Exercise description:
Count how many lines in the material below hold the word "bodies"; the reply is that number alone.

Input for this task:
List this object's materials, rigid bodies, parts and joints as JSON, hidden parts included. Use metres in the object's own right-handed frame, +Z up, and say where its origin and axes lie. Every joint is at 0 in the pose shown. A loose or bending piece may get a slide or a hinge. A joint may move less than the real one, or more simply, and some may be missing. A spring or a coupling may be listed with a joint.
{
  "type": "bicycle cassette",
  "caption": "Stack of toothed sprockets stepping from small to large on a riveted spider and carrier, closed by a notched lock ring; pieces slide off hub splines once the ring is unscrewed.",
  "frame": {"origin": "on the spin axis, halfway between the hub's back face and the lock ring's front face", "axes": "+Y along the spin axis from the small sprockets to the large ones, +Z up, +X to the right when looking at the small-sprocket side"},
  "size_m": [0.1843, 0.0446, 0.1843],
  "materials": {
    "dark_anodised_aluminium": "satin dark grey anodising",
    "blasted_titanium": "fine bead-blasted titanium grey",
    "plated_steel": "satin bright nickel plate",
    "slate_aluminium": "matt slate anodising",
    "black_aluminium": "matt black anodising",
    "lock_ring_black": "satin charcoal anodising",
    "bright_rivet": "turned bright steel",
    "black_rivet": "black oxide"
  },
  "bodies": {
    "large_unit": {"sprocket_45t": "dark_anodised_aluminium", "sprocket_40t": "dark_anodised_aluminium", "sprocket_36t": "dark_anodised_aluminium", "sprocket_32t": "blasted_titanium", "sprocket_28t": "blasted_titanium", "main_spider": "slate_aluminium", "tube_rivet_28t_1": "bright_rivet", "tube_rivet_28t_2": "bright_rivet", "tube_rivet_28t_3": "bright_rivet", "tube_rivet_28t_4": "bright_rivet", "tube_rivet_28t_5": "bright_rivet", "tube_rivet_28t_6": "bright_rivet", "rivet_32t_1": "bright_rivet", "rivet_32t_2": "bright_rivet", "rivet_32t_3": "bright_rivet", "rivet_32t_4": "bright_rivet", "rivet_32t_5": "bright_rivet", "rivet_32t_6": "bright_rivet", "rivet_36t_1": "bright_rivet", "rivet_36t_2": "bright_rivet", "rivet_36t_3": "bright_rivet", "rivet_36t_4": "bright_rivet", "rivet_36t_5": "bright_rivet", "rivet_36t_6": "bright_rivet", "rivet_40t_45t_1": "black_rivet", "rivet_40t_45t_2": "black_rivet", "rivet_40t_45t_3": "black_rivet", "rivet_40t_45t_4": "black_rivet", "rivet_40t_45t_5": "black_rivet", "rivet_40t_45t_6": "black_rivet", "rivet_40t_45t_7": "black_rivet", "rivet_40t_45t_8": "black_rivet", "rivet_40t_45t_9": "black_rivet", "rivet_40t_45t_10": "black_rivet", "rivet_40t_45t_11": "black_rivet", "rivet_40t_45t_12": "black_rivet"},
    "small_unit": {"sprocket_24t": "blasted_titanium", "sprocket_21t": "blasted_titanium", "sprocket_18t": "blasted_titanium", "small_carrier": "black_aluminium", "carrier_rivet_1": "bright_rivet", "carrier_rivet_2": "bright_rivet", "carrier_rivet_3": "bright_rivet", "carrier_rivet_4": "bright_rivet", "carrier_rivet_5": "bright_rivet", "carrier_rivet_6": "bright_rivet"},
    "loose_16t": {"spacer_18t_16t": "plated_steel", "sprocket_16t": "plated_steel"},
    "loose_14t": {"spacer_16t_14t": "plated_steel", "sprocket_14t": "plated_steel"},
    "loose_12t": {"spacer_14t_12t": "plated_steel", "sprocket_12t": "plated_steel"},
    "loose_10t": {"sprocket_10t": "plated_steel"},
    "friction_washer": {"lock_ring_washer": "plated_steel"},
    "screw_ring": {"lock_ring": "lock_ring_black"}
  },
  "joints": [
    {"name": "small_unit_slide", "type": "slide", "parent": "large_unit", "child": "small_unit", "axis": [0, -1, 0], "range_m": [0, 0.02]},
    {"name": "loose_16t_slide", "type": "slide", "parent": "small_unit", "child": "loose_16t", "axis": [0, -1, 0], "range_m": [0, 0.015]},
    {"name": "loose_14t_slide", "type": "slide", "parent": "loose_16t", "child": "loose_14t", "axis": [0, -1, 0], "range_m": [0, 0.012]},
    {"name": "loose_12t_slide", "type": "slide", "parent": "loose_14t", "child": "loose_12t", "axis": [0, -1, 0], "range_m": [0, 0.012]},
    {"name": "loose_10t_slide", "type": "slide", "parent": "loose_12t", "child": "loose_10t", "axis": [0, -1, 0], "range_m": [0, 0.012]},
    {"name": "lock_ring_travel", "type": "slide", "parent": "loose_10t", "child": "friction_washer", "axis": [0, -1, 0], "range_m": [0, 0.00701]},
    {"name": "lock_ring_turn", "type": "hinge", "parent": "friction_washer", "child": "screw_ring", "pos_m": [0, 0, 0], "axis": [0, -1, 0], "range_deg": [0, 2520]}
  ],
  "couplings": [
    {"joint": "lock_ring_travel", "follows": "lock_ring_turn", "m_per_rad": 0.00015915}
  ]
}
---
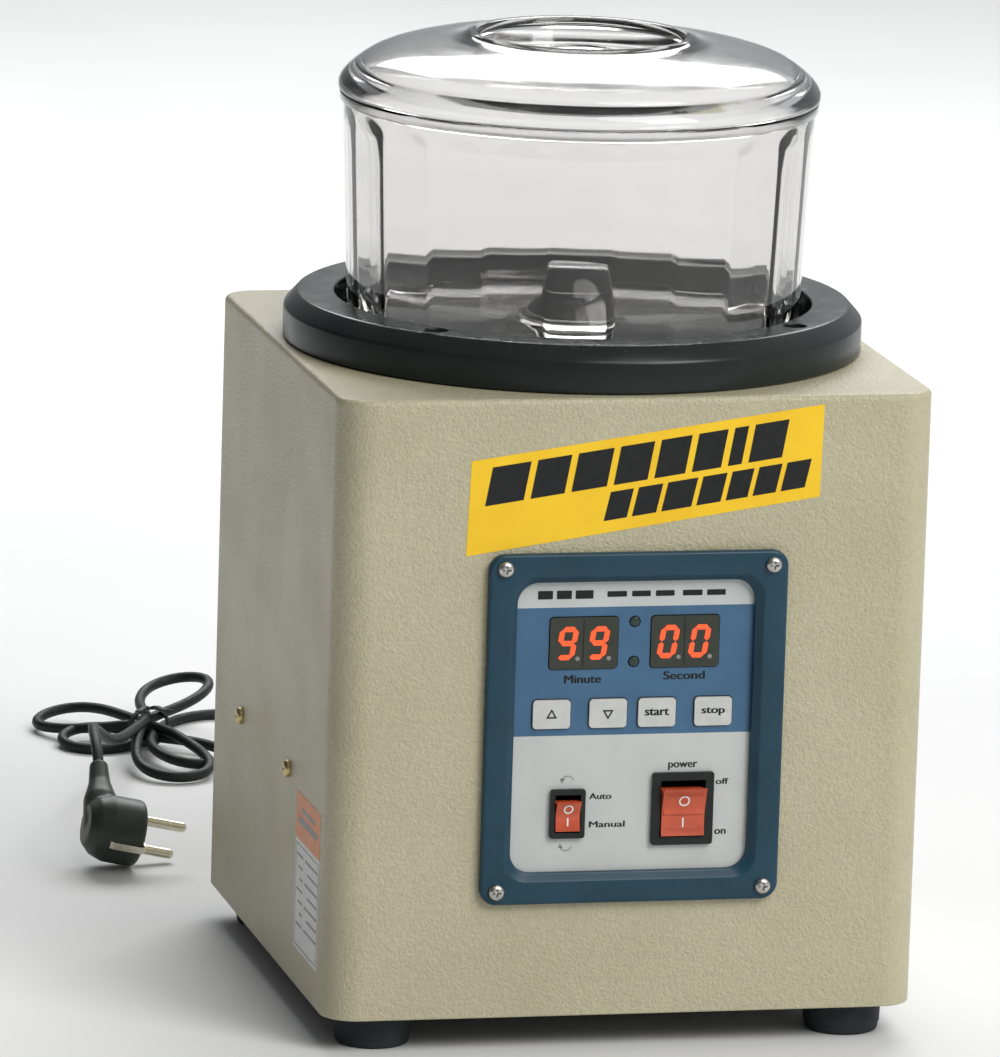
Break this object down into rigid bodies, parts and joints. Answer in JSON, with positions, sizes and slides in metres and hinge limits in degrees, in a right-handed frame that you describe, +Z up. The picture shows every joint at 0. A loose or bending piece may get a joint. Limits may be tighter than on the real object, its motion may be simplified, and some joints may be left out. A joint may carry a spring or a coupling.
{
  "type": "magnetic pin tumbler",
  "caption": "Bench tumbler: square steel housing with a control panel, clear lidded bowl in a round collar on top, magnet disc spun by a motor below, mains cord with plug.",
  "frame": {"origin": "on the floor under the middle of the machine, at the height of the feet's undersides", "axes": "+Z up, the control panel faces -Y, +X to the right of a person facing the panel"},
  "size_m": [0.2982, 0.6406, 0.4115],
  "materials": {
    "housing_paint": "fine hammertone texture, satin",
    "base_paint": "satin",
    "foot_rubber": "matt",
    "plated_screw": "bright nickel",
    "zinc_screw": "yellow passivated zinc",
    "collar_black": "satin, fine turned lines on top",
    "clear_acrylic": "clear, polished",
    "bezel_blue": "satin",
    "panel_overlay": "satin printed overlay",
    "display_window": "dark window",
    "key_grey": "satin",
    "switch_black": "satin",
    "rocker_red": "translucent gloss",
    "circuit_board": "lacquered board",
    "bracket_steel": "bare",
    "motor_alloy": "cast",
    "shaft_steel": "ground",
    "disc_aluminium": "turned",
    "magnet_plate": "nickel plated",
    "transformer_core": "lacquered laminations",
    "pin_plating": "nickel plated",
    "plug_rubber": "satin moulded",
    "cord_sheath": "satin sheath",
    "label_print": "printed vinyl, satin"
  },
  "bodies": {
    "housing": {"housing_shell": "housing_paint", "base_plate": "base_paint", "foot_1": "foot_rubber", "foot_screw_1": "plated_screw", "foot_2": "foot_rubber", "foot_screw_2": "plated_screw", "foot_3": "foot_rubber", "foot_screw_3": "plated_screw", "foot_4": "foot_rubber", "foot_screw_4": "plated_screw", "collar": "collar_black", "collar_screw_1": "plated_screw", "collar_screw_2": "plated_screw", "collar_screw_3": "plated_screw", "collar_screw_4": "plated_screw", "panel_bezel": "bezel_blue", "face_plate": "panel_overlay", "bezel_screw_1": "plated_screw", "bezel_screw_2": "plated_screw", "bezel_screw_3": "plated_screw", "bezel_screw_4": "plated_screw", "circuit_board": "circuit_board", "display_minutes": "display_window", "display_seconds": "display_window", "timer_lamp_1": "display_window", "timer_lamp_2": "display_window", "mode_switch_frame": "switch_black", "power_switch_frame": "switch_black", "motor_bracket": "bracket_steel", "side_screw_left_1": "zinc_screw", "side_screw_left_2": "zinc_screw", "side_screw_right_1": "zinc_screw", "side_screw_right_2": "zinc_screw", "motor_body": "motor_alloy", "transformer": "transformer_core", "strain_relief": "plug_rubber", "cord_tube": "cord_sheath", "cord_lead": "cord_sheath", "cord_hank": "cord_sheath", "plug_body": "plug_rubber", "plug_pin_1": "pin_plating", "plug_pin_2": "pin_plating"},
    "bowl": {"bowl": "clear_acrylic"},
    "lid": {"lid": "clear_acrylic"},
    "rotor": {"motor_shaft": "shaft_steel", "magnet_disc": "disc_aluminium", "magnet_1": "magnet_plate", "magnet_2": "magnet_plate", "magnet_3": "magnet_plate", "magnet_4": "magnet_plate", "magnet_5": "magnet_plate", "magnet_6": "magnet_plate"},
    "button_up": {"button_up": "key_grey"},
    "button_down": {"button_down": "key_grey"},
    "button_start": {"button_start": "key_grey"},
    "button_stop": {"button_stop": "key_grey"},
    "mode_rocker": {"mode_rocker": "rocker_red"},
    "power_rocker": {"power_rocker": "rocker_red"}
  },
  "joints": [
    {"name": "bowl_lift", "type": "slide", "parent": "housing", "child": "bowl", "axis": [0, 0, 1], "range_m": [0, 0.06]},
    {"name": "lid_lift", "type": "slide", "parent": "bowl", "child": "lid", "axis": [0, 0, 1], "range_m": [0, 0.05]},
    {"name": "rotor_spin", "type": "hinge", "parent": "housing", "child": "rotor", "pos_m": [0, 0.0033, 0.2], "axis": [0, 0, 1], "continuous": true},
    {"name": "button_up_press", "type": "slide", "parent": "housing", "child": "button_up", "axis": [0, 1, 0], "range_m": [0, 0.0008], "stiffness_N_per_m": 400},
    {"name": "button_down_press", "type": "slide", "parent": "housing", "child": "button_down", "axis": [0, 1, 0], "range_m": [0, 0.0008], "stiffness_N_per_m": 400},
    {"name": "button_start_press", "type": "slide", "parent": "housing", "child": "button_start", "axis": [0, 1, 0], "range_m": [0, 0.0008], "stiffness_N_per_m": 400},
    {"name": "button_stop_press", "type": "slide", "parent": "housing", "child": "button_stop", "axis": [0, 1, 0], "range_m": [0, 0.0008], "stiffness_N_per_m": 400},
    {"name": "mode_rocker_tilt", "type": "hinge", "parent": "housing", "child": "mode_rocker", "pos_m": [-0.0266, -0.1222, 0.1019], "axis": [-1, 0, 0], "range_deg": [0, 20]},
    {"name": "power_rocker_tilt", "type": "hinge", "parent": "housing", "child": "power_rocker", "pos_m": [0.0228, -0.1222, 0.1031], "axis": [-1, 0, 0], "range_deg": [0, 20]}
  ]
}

Task result:
4